Maybe the enable needs to be inverted – but that does not explain the NEMA17’s working.

Maybe the enable needs to be inverted – but that does not explain the NEMA17’s working.

Yeah strange.. Im just going to jumper all my drivers and call it good i guess!

Hi again, seems like neither your board nor the drivers have a pull-down resistor on the Enable pin. Floating enable pin leads to strange behavior I guess; had something very similar in full SPI mode with end switch pin left floating. If you add a resistor to the ground rather than a jumper, you’ll still be able to use the disable function.

I also have the last FluidNC board for external drivers, which have all the Step/Dir/Enable pulled down and had no issue with the TMC5160 from BTT. By the way, the clk pin should be connected to ground. Again, on the drivers I have, there is a zero ohm resistor connecting the clk to the ground.

The enables on a 6 pack universal board are driven from 74AHCT595 chips which have “totem-pole” outputs, and the OE_ pin for those chips is grounded, so pull-down is not appropriate for such a circuit. The ‘595 chip always drives either solid low or solid high. A pulldown resistor would have no effect other than to waste current in the high state.

The same is true of the 6 pack external board. There is a resistor+LED on the enable signal going to the external driver, but that does not serve as a pulldown, but rather as an indicator. It does not affect the VI characteristics as seen by the external driver – and external driver current-mode signaling is quite different from stepstick voltage-mode signaling.
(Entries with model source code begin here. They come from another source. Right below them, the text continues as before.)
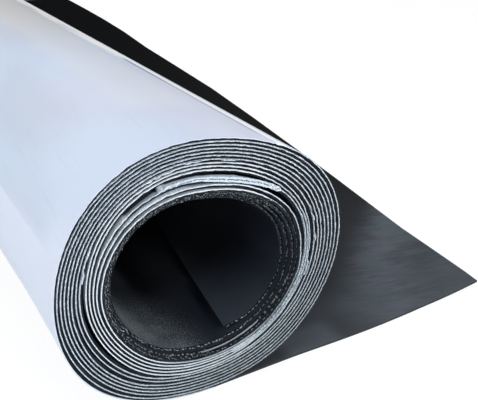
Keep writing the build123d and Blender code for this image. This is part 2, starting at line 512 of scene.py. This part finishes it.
yarn = {
    # how much each differs from its row's size and spacing, and how far it twists, in radians
    "lengths": (0.4, 1.5), "widths": (0.7, 1.2), "heights": (0.5, 1.3), "spacings": (0.6, 1.4),
    "twist": 0.25,
    "sunk": 0.05 * millimetre,  # how deep it is set into the rubber
    "perTurn": 720,  # places to the turn where one may stand
}


def yarnEnds():
    # the cut ends of the yarns that stiffen the rubber, as short pale stubs on the ends of the core's turns
    winding = Winding(yarn["perTurn"])
    generator = np.random.default_rng(sheet["seed"])
    corners = np.array([(-1, -1, 0), (1, -1, 0), (1, 1, 0), (-1, 1, 0),
                        (-0.6, -0.5, 1), (0.6, -0.5, 1), (0.6, 0.5, 1), (-0.6, 0.5, 1)], float)
    sides = np.array([(4, 5, 6, 7), (0, 1, 5, 4), (1, 2, 6, 5), (2, 3, 7, 6), (3, 0, 4, 7), (3, 2, 1, 0)])
    points, faces = [], []
    for row in yarnRows:
        place, last = row["turns"]
        length, width, height = row["size"]
        while place < last:
            step = int(round(place * winding.perTurn))
            deep = (row["deep"] + generator.normal(0, row["scatter"])) * millimetre
            long = length * generator.uniform(*yarn["lengths"]) / 2 * millimetre
            wide = width * generator.uniform(*yarn["widths"]) / 2 * millimetre
            stands = height * generator.uniform(*yarn["heights"]) * millimetre
            radius, angle = winding.radius[step] - deep, winding.angle[step]
            twist = angle + generator.normal(0, yarn["twist"])
            outward = np.array((0, math.cos(twist), math.sin(twist)))
            forward = np.array((0, -math.sin(twist), math.cos(twist)))
            middle = np.array((0, radius * math.cos(angle), winding.middle + radius * math.sin(angle)))
            for side in (1, -1):
                middle[0] = side * nearEnd - winding.depth[step]
                out = np.array((side, 0, 0))
                faces.append(8 * len(points) + (sides if side > 0 else sides[:, ::-1]))
                stub = corners[:, :1] * long * forward + corners[:, 1:2] * wide * outward
                points.append(middle + stub + corners[:, 2:] * stands * out - yarn["sunk"] * out)
            around = 2 * math.pi * radius
            place += row["every"] * millimetre * generator.uniform(*yarn["spacings"]) / around
    mesh = bpy.data.meshes.new("yarn_ends")
    mesh.from_pydata(np.concatenate(points).tolist(), [], np.concatenate(faces).tolist())
    piece = placed("yarn_ends", mesh)
    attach(piece, "root")
    return piece


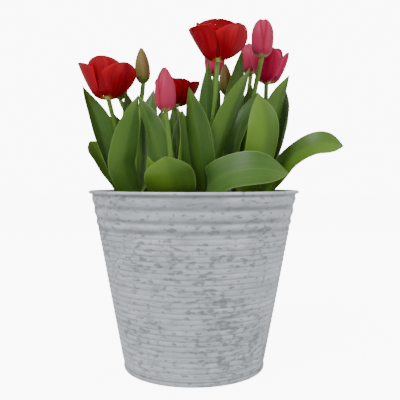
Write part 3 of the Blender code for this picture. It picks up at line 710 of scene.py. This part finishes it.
def pot_profile():
    """(radius, height) up the pot, over its rolled rim and down the inside, and where that starts."""
    profile = foot_profile()
    height, top = FOOT_SEAM_HEIGHT + 0.0003, WALL_TOP - 0.0002
    while height < top:
        profile.append((wall_radius(height) + band_relief(height), height))
        height += OUTSIDE_STEP
    bead_radius, bead_height = RIM_RADIUS - RIM_BEAD, POT_HEIGHT - RIM_BEAD
    for degrees in range(-110, 200, 20):
        angle = radians(degrees)
        profile.append((bead_radius + RIM_BEAD * cos(angle), bead_height + RIM_BEAD * sin(angle)))
    inside = len(profile) - 2
    height = top
    while height > WALL_THICKNESS + 0.0002:
        relief = band_relief(height) if height > FIRST_RIB else INSIDE_RELIEF
        profile.append((wall_radius(height) - WALL_THICKNESS + relief, height))
        height -= INSIDE_STEP if height > BURIED_INSIDE else BURIED_STEP
    profile.append((wall_radius(WALL_THICKNESS) - WALL_THICKNESS - 0.0004, WALL_THICKNESS))
    return profile, inside


def make_pot(finish):
    """The pot with small dents in its wall. A tint of 1 marks its inside, for the painted shade there."""
    shape = Shape()
    profile, inside = pot_profile()
    points, faces, places = turned(profile, POT_SIDES)
    dented = []
    for x, y, z in points:
        ease = min(1.0, z / 0.01, (POT_HEIGHT - z) / 0.01)
        dent = noise.noise(Vector((x * 22, y * 22, z * 12))) * DENT_DEPTH * ease
        out = 1 + dent / hypot(x, y)
        dented.append((x * out, y * out, z))
    shape.add(dented, faces, places, 0.0, 0)
    shape.tints[inside * POT_SIDES:] = [1.0] * (len(points) - inside * POT_SIDES)
    made = shape.make("pot_fine", [finish], sharp=70)
    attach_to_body(made, "root")
    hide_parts("pot")


def soil_height(x, y):
    """How high the crumbly top of the soil stands at a place. It drops a little towards the wall."""
    lumps = noise.fractal(Vector((x * 60, y * 60, 0.3)), 0.9, 2.1, 5) * LUMP_HEIGHT
    heap = -0.0004 - 0.0018 * (hypot(x, y) / 0.093) ** 6
    return SOIL_TOP - 0.0010 + lumps + heap


def soil_block(reach):
    """Points, faces and places of the soil: its top in rings from the middle out, its side and floor."""
    points, places = [(0.0, 0.0, soil_height(0, 0))], [(0.5, 0.5)]
    for row in range(1, SOIL_RINGS + 1):
        for x, y, _ in ring(reach * row / SOIL_RINGS, 0.0, SOIL_SIDES):
            points.append((x, y, soil_height(x, y)))
            places.append((0.5 + x / reach / 2, 0.5 + y / reach / 2))
    below, floor = SOIL_TOP - 0.01, WALL_THICKNESS + 0.0004
    foot = wall_radius(floor) - WALL_THICKNESS - 0.0010
    for radius, height in ((wall_radius(below) - 0.004, below), (foot - 0.003, floor)):
        points += ring(radius, height, SOIL_SIDES)
        places += [(k / SOIL_SIDES, 0.0) for k in range(SOIL_SIDES)]
    faces = [(0, 1 + k, 1 + (k + 1) % SOIL_SIDES) for k in range(SOIL_SIDES)]
    for row in range(SOIL_RINGS + 1):
        start = 1 + row * SOIL_SIDES
        for k in range(SOIL_SIDES):
            a, b = start + k, start + (k + 1) % SOIL_SIDES
            faces.append((a, a + SOIL_SIDES, b + SOIL_SIDES, b))
    last = len(points) - SOIL_SIDES
    faces.append(tuple(last + k for k in reversed(range(SOIL_SIDES))))
    return points, faces, places


def add_crumbs(shape, reach):
    """Eight-sided crumbs strewn over the soil, each with its own size, stretch, turn and tint."""
    scatter = random.Random("crumbs")
    ball = ((1, 0, 0), (-1, 0, 0), (0, 1, 0), (0, -1, 0), (0, 0, 1), (0, 0, -1))
    sides = ((0, 2, 4), (2, 1, 4), (1, 3, 4), (3, 0, 4), (2, 0, 5), (1, 2, 5), (3, 1, 5), (0, 3, 5))
    for _ in range(CRUMBS):
        angle, far = scatter.uniform(0, CRUMB_TURN), reach * 0.97 * sqrt(scatter.random())
        size = scatter.uniform(*CRUMB_SIZE)
        centre = Vector((far * cos(angle), far * sin(angle), 0))
        centre.z = soil_height(centre.x, centre.y) + size * 0.2
        stretch = [scatter.uniform(0.7, 1.3), scatter.uniform(0.7, 1.3), scatter.uniform(0.5, 1.0)]
        turn = Matrix.Rotation(scatter.uniform(0, CRUMB_TURN), 3, "Z")
        roll = turn @ Matrix.Rotation(scatter.uniform(0, 1.5), 3, "X")
        corners = [centre + roll @ Vector([a * b for a, b in zip(corner, stretch)]) * size
                   for corner in ball]
        shape.add(corners, sides, [(0.5, 0.5)] * len(ball), scatter.random(), 0)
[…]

Thanks for the information! The datasheet gives a VCC value between 4.5 and 5.5V for the 74HCT595 used. If I read the schematic correctly, they are supplied with 3.3V depending on the VCC jumper, right?

AHCT not HCT. I did an analysis of the electrical characteristics somewhere. Maybe you can find it. The bottom line is that, even though it is not characterized at 5V (since it is intended for replacing 5V TTL), it works just fine at 3.3V.